На своей машине буржуа в три часа доедет до Довилля: там, у морских волн, в отелях собирается в августе "весь Париж", а в казино бросают целые состояния на карту первейшие денежные тузы Старого и Нового света. Порой богатый буржуа выезжает из Парижа на один вечер только для того; чтобы отведать в старинном Руане знаменитой тамошней утки с апельсинами. Он знает все уголки Франции и разъезжает по ней, как по своей вотчине. Вот исторический замок, купленный парижским банкиром. Он знает, сколько банкир истратил на ремонт раззолоченных покоев, какую содержит актрису и какие фирмы находятся в его подчинении.
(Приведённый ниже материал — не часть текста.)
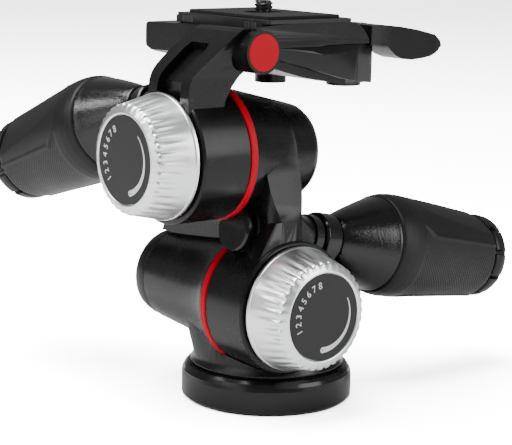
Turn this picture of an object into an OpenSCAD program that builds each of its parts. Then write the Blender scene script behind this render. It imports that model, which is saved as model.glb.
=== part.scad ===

Подъезжая к Лиону, он размышляет умильно о богатстве и важности лионских магнатов шелка, обитающих в мрачных массивных домах, обнесенных, как крепости, высокими оградами, однако не забывает, что в этом городе есть крохотный, хоть и страшно дорогой ресторанчик, где подается самая лучшая во Франции разварная пулярка в "полутрауре" (это значит начиненная трюфелями), а к ней — божественное вино ша-тонеф-дю-пап. И так же точно он знает, что Шартрский собор — чудо архитектуры и гордость его народа, что каждый город Франции — роскошный музей знаменитых памятников культуры. Он едет от достопримечательности к достопримечательности, едет и любуется: "Ах, как хорошо мне жить в этой бесподобной стране!"

…Бурлящий Марсель в ярких красках юга. Солнечный Прованс с платанами и маслинами, со своей поэзией, своим искусством, где звучит отклик классической древности, прекрасной юности человечества. Приземистая Бургундия с ее бурой готикой. Розовая Тулуза, Замки Луары — утонченная роскошь французского Возрождения. Тучная Нормандия, где все пахнет яблоками. А Гасконь! А Овернь! А Бретань!..

Где бы он ни останавливался на завтрак или обед, буржуа требует обязательно местный сыр и местное вино, "чтобы вкусить душу края". Долго расспрашивает про местных именитых людей: кто сплоховал, а кто разбогател еще больше, кто женился, кому изменяет жена… Ведь они тоже "душа края". И все это — тот же буржуазный мир, его мир, над которым, как солнце сияет "весь Париж".

А какие кругом озера, горы, леса! Какие курорты — один прославленнее другого, — где бьют целебнейшие источники и где играют в казино до утра. Скорее в Виши лечить печень от каждодневной нагрузки доброго вина! У буржуа достаточно денег и для удовольствий и для врачей. А какие пляжи! На все вкусы: знойные, как в Жуан-ле-Пен, где весь день греешься на песке, или закаляющие, как в Бретани, со свежим, бодрящим ветром! А Биарриц с его буйными волнами и гостиницами-дворами! И все действительно рядом. Рукой подать! В Байонне — бой быков, а на севере — петушиные бон. Все есть! Как хорошо жить, когда у тебя капитал!

Герцога де Сен-Симона упрекают в том, что он видел во Франции только аристократию, в аристократии — только герцогов и пэров, а среди герцогов и пэров — только самого себя. Довоенный буржуа был готов посмеяться над таким чванством знаменитого мемуариста, но сам видел в мире лишь Францию, во Франции — лишь буржуазию, а в буржуазии — лишь "весь Париж", то есть свое собственное увенчание.

Я поселился в Париже и прожил там многие годы как раз в тот период, когда самодовольство буржуа достигло, пожалуй, своего апогея. Чем больше туч собиралось над Францией, чем уязвимее становилось ее положение в мире, тем пышнее росло это самодовольство. Между двумя мировыми войнами французский буржуа предавался забвению в удовольствиях и самообольщении.